A pandemia do novo coronavírus chegou de maneira avassaladora em 2020, colocando pressão sem precedentes sobre a sociedade em escala global. O setor automobilístico viu-se desafiado como nunca, em especial em nosso País, que já estava atrasado em seus deveres de casa no sentido de melhorar o ambiente de negócios e a competitividade.
Quando o mercado caminha relativamente bem, as deficiências estruturais de um país tendem a ser ignoradas. Costumo comparar essa situação com a de uma represa. Em tempos de cheia, ninguém reclama, pois o grande volume esconde o que está submerso.
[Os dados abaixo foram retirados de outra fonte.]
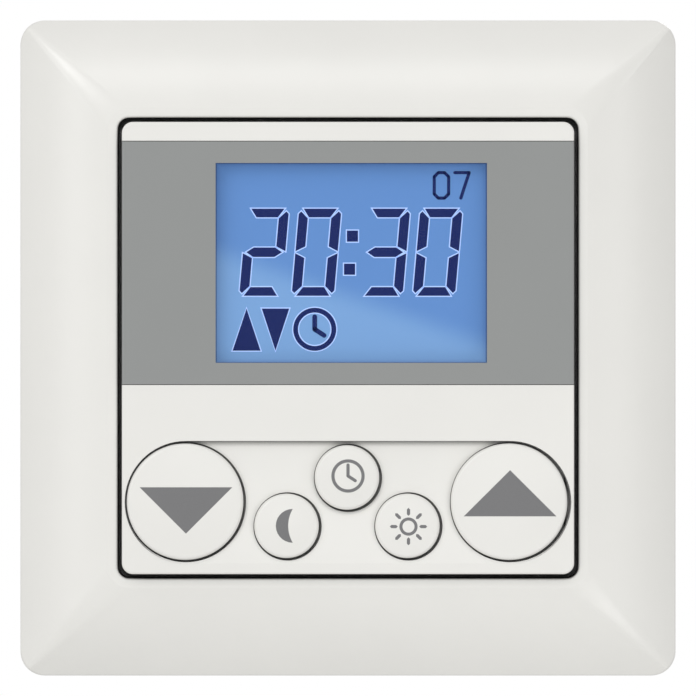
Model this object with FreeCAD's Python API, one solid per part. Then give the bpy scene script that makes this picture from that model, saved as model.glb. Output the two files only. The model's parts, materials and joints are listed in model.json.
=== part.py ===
"""Flush-mounted programmable shutter timer: a square cover frame, a push-button control unit with a
liquid-crystal display, and a mains power unit that sinks into a round wall box.

Frame of the model, in millimetres: +X to the right and +Z up as the user sees it, +Y into the wall.
The origin is the centre of the mounting plate's rear face, which lies on the wall's surface at y = 0.
Everything the user sees has a negative y, and everything in the wall box has a positive y.
"""

import FreeCAD, Part
import math
import os

Vec = FreeCAD.Vector

# ---------------------------------------------------------------- driving dimensions
# Cover frame
FRAME_SIZE = 80.0
FRAME_HEIGHT = 10.5          # wall surface to the rim round the opening
FRAME_EDGE_HEIGHT = 4.8      # wall surface to the foot of the sloping face
FRAME_CORNER_R = 3.0
FRAME_RIM = 1.2              # level rim round the opening
FRAME_BULGE = 0.75           # how far the sloping face swells above a straight line
FRAME_WALL = 1.8
FRAME_RIDGE_R = 0.3          # corner radius of the sloping face at its foot
FRAME_EDGE_ROUND = 0.45      # rounding of the outer edge
FRAME_MOUTH_ROUND = 0.3      # rounding of the opening's edge
FRAME_CURTAIN = 1.4          # wall that runs back from the opening
FRAME_LEDGE = 1.6            # thickness of the ledge that the control unit clamps
FRAME_LEDGE_GAP = 1.0        # between the ledge and the tub that passes through it
FRAME_HOLLOW_R = 2.0         # corner radius of the hollow at the back
FRAME_FLARE = 0.2            # hollow beyond the curtain, at its deepest
FRAME_RIB = 1.0
FRAME_RIB_PITCH = 18.0
FRAME_RIB_SET = 0.4          # ribs end this far short of the ledge's back

# Insert, the visible square of the control unit
INSERT_SIZE = 55.0
INSERT_CORNER_R = 1.35
INSERT_GAP = 0.5             # between the insert and the frame's opening
INSERT_PROUD = 0.8           # insert's face in front of the frame's rim
SHELL_FRONT = 2.0            # front wall of the shell
SHELL_WALL = 1.0             # side walls of the shell
SHELL_EDGE_ROUND = 0.25

# Grey fascia and the display behind it
FASCIA_TOP_STRIP = 2.3       # white strip above the fascia
FASCIA_HEIGHT = 29.7
FASCIA_THICK = 0.8
FASCIA_GAP = 0.08            # hairline gap above and below the fascia
APERTURE_W = 33.0
APERTURE_H = 24.3
APERTURE_X = 0.4             # the display sits a little right of centre
WINDOW_LAP = 0.8             # how far the clear pane runs behind the fascia
WINDOW_THICK = 1.0
LCD_MARGIN = 2.0             # glass beyond the aperture on each side
LCD_CONTACTS = 3.0           # contact strip of the front glass below the rear glass
GLASS_THICK = 0.7
POLARIZER_THICK = 0.2
POLARIZER_INSET = 0.5
GUIDE_THICK = 1.8            # light guide
GUIDE_GAP = 0.2              # between the light guide and the control board
LED_W, LED_H = 1.2, 2.8
LED_SET = 0.6                # light-emitting diodes end this far short of the polarizer
HOLDER_WALL = 1.2
STRIP_THICK = 1.5            # rubber contact strip
STRIP_INSET = 1.0            # contact strip's ends inside the glass's edges

# Buttons
LARGE_HOLE_R = 7.3
SMALL_HOLE_R = 4.15
LARGE_GAP = 0.2              # between a large cap and its hole, all round
SMALL_GAP = 0.22
CAP_LEFT, CAP_UP = 0.6, 0.3  # caps rest off their holes' centres by these shares of the gap
LARGE_SIDE_MARGIN = 0.5      # large hole's edge to the insert's side
LARGE_BASE_MARGIN = 1.45     # large hole's edge to the insert's bottom
HOLE_WEB = 1.1               # least wall between two holes
NIGHT_SPREAD = 7.35          # side buttons of the small trio, either side of the middle
NIGHT_RISE = 5.8             # their centres above the insert's bottom
CLOCK_RISE = 11.7            # the middle button's centre above the insert's bottom
BUTTON_PROUD = 0.6           # cap in front of the insert's face
BUTTON_CROWN = 0.25
BUTTON_EDGE = 0.5
BUTTON_FLANGE_LIP = 0.35     # retaining flange beyond the hole
BUTTON_FLANGE_THICK = 0.8
BUTTON_WALL = 1.1
LEG_LAP = 0.2                # guide legs' root inside the flange
BUTTON_TRAVEL = 0.6
SCOOP_DEPTH = 0.85           # hollow round the buttons, deepest near its top edge
SCOOP_LAP = 0.15             # hollow beyond the large holes
SWITCH_SIZE = 4.5
SWITCH_HEIGHT = 2.0
SWITCH_BORE_DEPTH = 1.5
SWITCH_CORNER_R = 0.4
SWITCH_FOOT_X = 1.35         # feet either side of the switch's middle
SWITCH_FOOT_W = 0.7
SWITCH_FOOT_THICK = 0.2
SWITCH_FOOT_OUT = 0.5        # foot beyond the switch's edge, and as far under it
PLUNGER_R = 1.2
PLUNGER_STICKOUT = 0.8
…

Mas, quando vem a estiagem, surgem as carcaças e os esqueletos que estavam lá há décadas.
Extrapolando para o setor automotivo brasileiro, tivemos um tombo inesperado na crise de 2016, mas nada foi feito para remover as tais carcaças, que dificultaram muito nossa lenta recuperação no triênio de 2017 a 2019. O início de 2020 sugeria a continuidade da retomada, mas esse bom momento foi solapado pela covid-19 a partir de março, fazendo com que encerrássemos o ano retrocedendo aos pífios volumes de 2016, e sem perspectivas de recuperação plena a curto prazo.
Sinal de alerta
Pior que os resultados negativos foi ver novamente as carcaças do Custo Brasil expostas num curto período de quatro anos. E, desta vez, elas estão fazendo estragos na economia como um todo, inclusive em nosso setor. O recente anúncio do fechamento de fábricas fez um sinal de alerta se acender sobre toda a cadeia automotiva.
Mais de um ano se passou desde a reforma previdenciária e, depois disso, a agenda do Governo Federal e do Congresso Nacional empacou. A expectativa é de que as reformas estruturantes sejam retomadas com força e senso de urgência.
A pandemia escancarou a necessidade de mudanças profundas nas estruturas tributárias e administrativas do governo, e de reformas pontuais que removam entraves burocráticos, jurídicos e fiscais que pesam sobre os ombros do sistema produtivo. Também ‘para ontem’ é a necessidade de intensificar obras de infraestrutura capazes de melhorar os custos logísticos.
Estamos vivenciando uma crise gravíssima, que desarticulou a cadeia de fornecimento e afetou a produção de veículos. E agora em escala global – o que amplia a ociosidade industrial, gerando competição ainda mais acirrada entre países produtores na busca de mercados para exportar.
A Anfavea vai continuar pontuando as mudanças que devem ser feitas e atuando proativamente para que sejam implementadas, de forma a beneficiar horizontalmente todas as atividades produtivas no País. A cadeia automotiva é resiliente e tem se mostrado especialmente unida nesta inédita crise.
Em meio a todos esses desafios conjunturais e estruturais, a indústria automobilística não vai poupar esforços para continuar sua transformação rumo às novas demandas globais de mobilidade, conectividade, automação, serviços compartilhados e propulsão limpa.
Vamos continuar exercitando nossa vocação de inovação e desenvolvimento tecnológico, trazendo retorno à sociedade na forma de arrecadação robusta de impostos, de geração de empregos de qualidade, de desenvolvimento regional e de aumento do PIB.
Nosso mercado interno tem grande potencial de crescimento, é um dos que apresenta a menor relação de motorização per capita no mundo. E temos todas as condições de ser um polo exportador de veículos de alta tecnologia. Para isso, precisamos de mais acordos comerciais, menos entraves às exportações e um ataque frontal ao Custo Brasil.
Devemos ser mais ambiciosos. Temos pressa em crescer, gerar riquezas e, principalmente, empregos. O Brasil tem, hoje, 20 milhões de desempregados e desalentados, o equivalente à população do Chile. É um crime se cogitar a desindustrialização do nosso País, nos relegando à condição de colônia fornecedora de produtos primários. Isso é prova de profundo desconhecimento. Sorte do país que detém um setor automobilístico tão robusto como o Brasil.”